There are those who think Olive Oyl is a sex goddess, I guess. Anyway, London, 1968, “2001: A Space Odyssey” in a gorgeous theatre with a bar in the back and ashtrays on the seat backs. “Street Fighting Man” was playing on every pub jukebox. Since Stanley Kubrick’s “Dr. Strangelove” had been such a trip, why not go see this new sci-fi film? Cinerama, Panavison 70, the biggest screen I’d ever seen. Sitting with our group of American playwriting and acting students, I thought this was going to be shits and giggles; after all, sci-fi special effects had always inspired rude jokes about rubber suits and models on strings. I can’t speak for all my companions, but I fell into that film during the opening shot and didn’t emerge until the lights came up. I “got it,” or thought I did. I still think my understanding of the end is better than Kubrick’s, but he hadn’t been studying “Waiting for Godot” all week. What a film, what a theater, what a pretentious 19 year old.
My parents were moviegoers.

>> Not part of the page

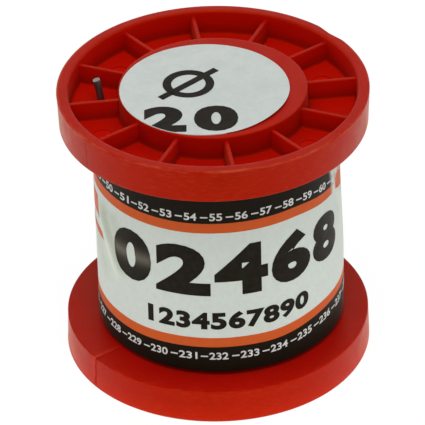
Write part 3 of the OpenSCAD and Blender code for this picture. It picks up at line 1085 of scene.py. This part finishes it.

They grew up in an age when going to the show was a huge part of their social life and they had great taste in films. They weren’t very compatible and loud noisy disagreements were pretty common. They did this thing where the would start fighting and one of them would grab us kids and take us to the drive-in while they cooled down. Mom or Dad. It was a quick way to declare a time-out.
So one Sunday, some kind of flair-up happened. It was cool, almost cold , a little late in the drive -in season. My Dad grabbed my little brother and me and took us off to the show. I was 12, my brother was 10. The main feature was “Which Way to the Front” A Jerry Lewis film even the French hate. Movie really sucks. My brother fell asleep . My Dad was obviously bored. The night was a bust. I figured since it was a school night we’d go home early. We ended up staying for at least the start of the second feature.
“If they move- Kill ‘em”
Yeah – The Wild Bunch. And that changed everything. I remember looking over Dad figuring we would leave any minute. I got the impression he knew it was no movie for kids but he couldn’t help himself. He knew a good movie when he saw one. And I was just amazed. It still amazes me. I bet I’ve watched it 50 times over the years.
A little while after that, I was home one Sunday afternoon, watching TV up in my room. I had a beat to shit hand me down 13” Admiral TV with a coathanger antenna that we festooned with strips of aluminum foil to capture the elusive 4th or even 5th channel - if we were lucky.
I was flipping through channels and switched to the UHF tier. I caught a rare signal from the local PBS station. They were showing some movie – a it had already started so I had no way of knowing what it was. Some guy in a robe walking down a dirt street in a town that looked a lot like something in a cowboy movie but not exactly. I was ready to flip channels when I noticed a dog, running from the back of the screen behind the guy in the robe then forward passed him. Just as he runs by the guy in the robe the dog comes into sharp focus and I noticed the severed hand in his mouth! I’m like “What!!”. I took my hand off the channel knob and settled in to watch “Yojimbo” . It was on Charles Champlin’s series ”Film Odyssey” where over the next few months I I subsequently watched the 26 most important films ever made. The series ran on Saturday nights and was rerun again on Sunday afternoon so I ended up watching each movie at least twice. I own most of them now and like the Wild Bunch I still get a thrill. I bet I’ve watched Orpheus and The Rules of the Game 100 times since then.